INFORMATION SUPPLIED:
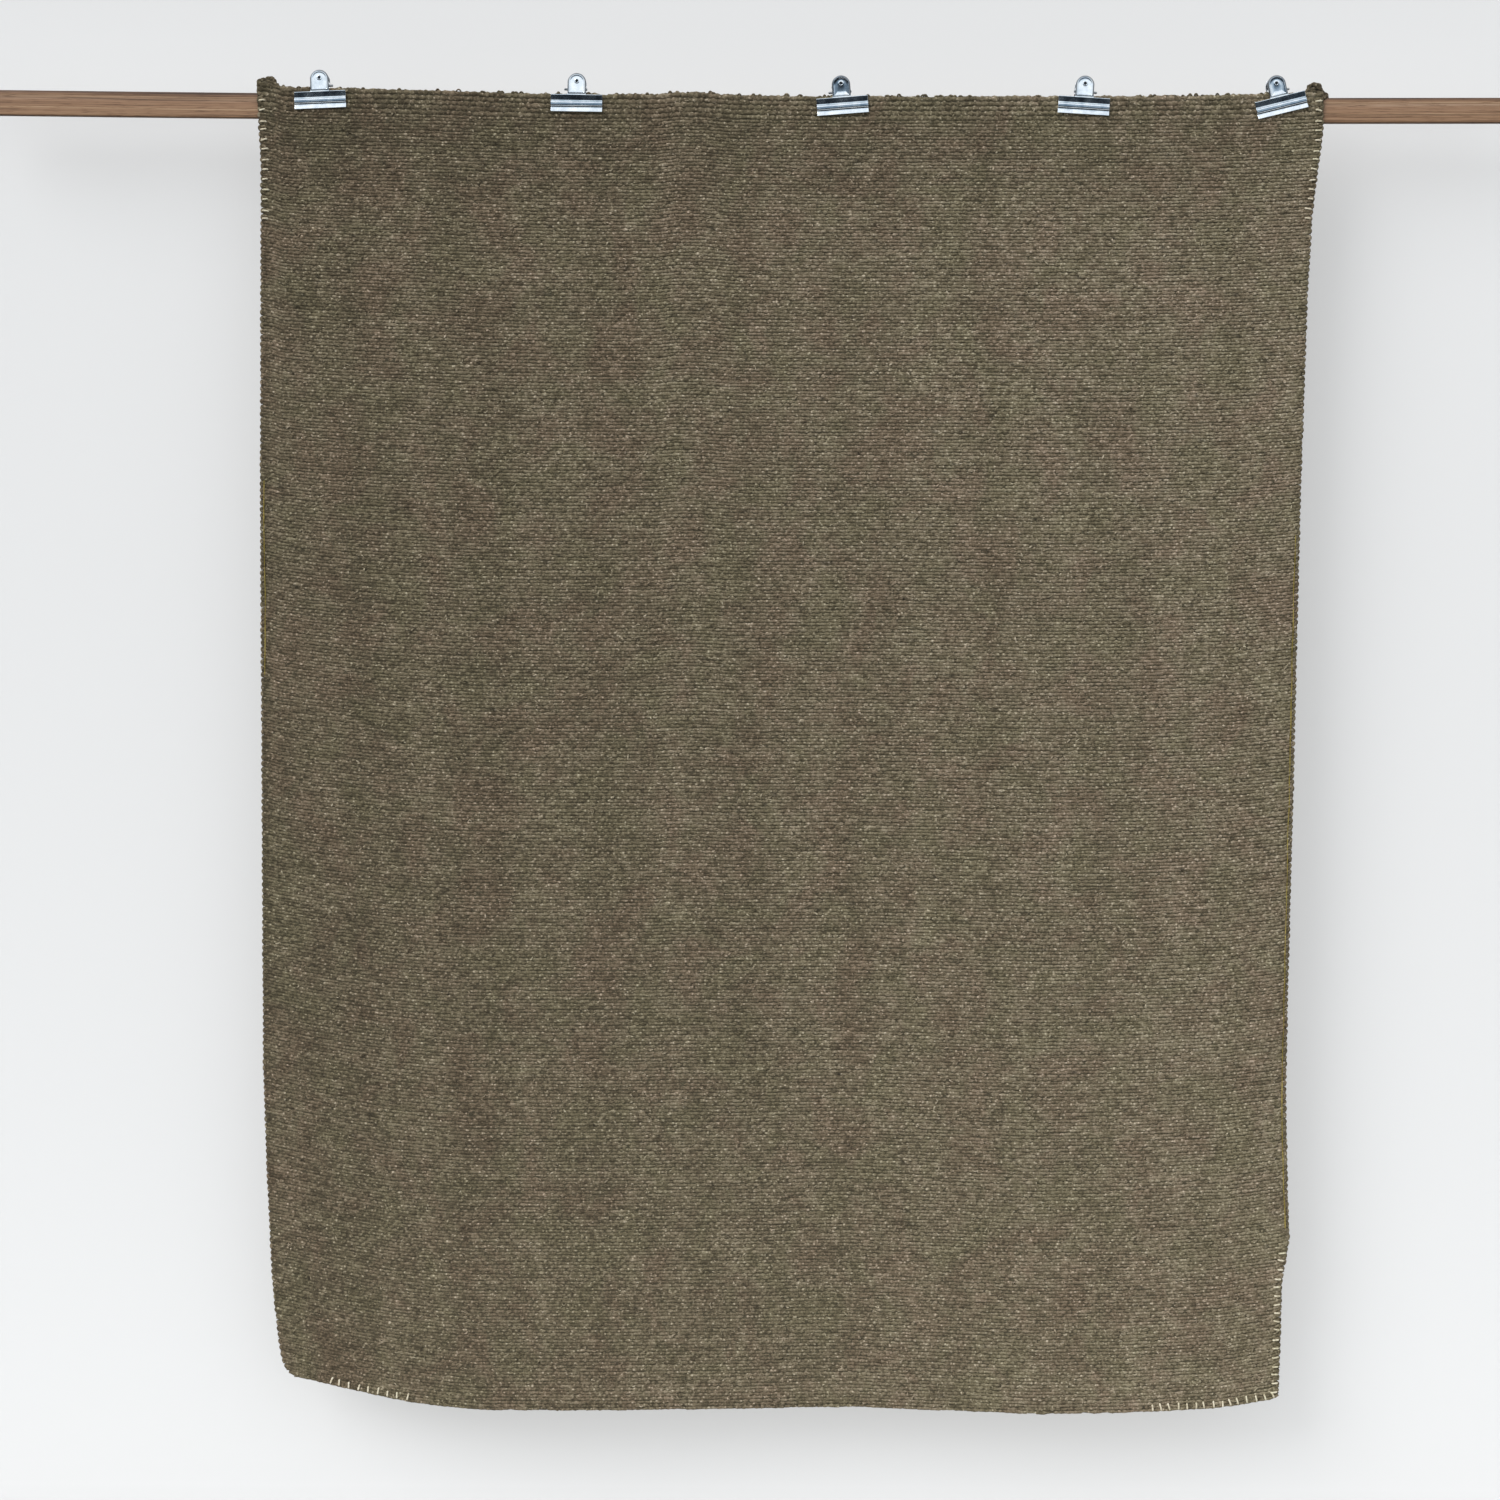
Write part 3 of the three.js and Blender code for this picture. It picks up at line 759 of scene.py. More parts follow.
def edge_frame(edge, distance):
    """The point at a distance along an edge, the direction there, and the direction into the cloth,
    which is the first one turned by a quarter as seen from the front."""
    along = unit(points_at(edge, distance + 4 * MM) - points_at(edge, distance - 4 * MM))
    inwards = unit(np.stack([along[..., 2], 0 * along[..., 1], -along[..., 0]], -1))
    return points_at(edge, distance), along, inwards


def closed_tube(path, tangent, first, radius):
    """Rings along a path that meets itself, shapes x points x 3: each point is the path's, plus radius
    away from it at its angle, between the first axis and that axis crossed with the tangent."""
    second = np.cross(first, tangent)
    angle = angles(radius.shape[-1])
    away = np.cos(angle)[:, None] * first[:, :, None] + np.sin(angle)[:, None] * second[:, :, None]
    rings = path[:, :, None] + radius[..., None] * away
    return turned_out(rings, [lattice(rings, loop=True)])


# %% Stitches along an edge
STITCH_PITCH = 13.4 * MM
CLOSE_PITCH = 11.9 * MM
STITCH_BITE = 8 * MM
THREAD_RADIUS = 1.2 * MM
# A stitch seen from its end: how far into the cloth, as a share of the bite, and how far forwards.
STITCH_IN = np.array([0.22, 0.25, 0.38, 0.66, 0.95, 1.09, 1.12, 1.09, 0.95, 0.66, 0.38, 0.25])
STITCH_OUT = np.array([0.0, 0.75, 1.02, 1.1, 1.02, 0.7, 0.0, -0.7, -1.0, -1.05, -1.0, -0.75])
FACE_OUT = WEFT_DEPTH + THREAD_RADIUS * 0.8
LOOP_POINTS, LOOP_SIDES = 36, 8
LINK_IN = 2.6
LINK_STEPS = 9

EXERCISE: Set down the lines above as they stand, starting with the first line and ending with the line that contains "return points_at(edge, distance), along, inwards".

TASK RESULT:
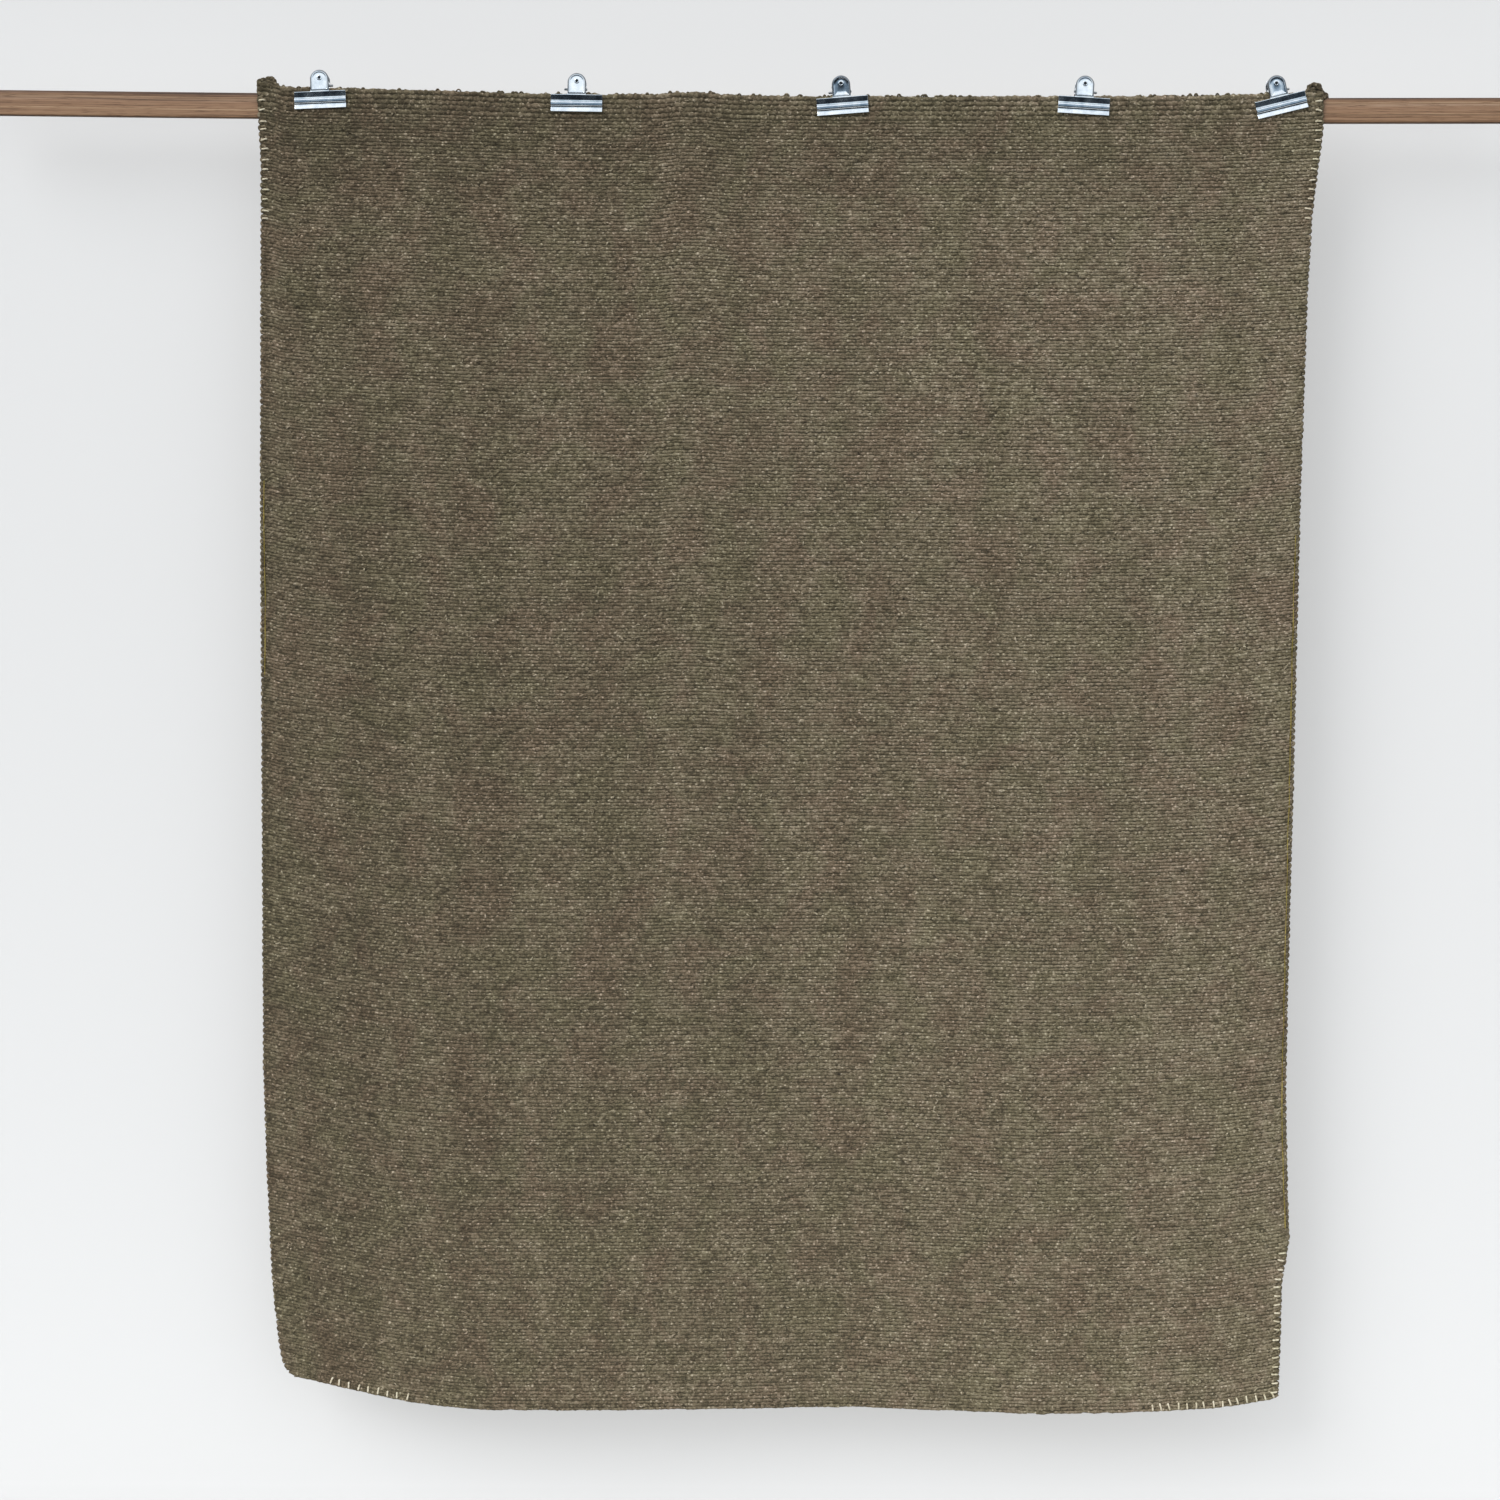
Write part 3 of the three.js and Blender code for this picture. It picks up at line 759 of scene.py. More parts follow.
def edge_frame(edge, distance):
    """The point at a distance along an edge, the direction there, and the direction into the cloth,
    which is the first one turned by a quarter as seen from the front."""
    along = unit(points_at(edge, distance + 4 * MM) - points_at(edge, distance - 4 * MM))
    inwards = unit(np.stack([along[..., 2], 0 * along[..., 1], -along[..., 0]], -1))
    return points_at(edge, distance), along, inwards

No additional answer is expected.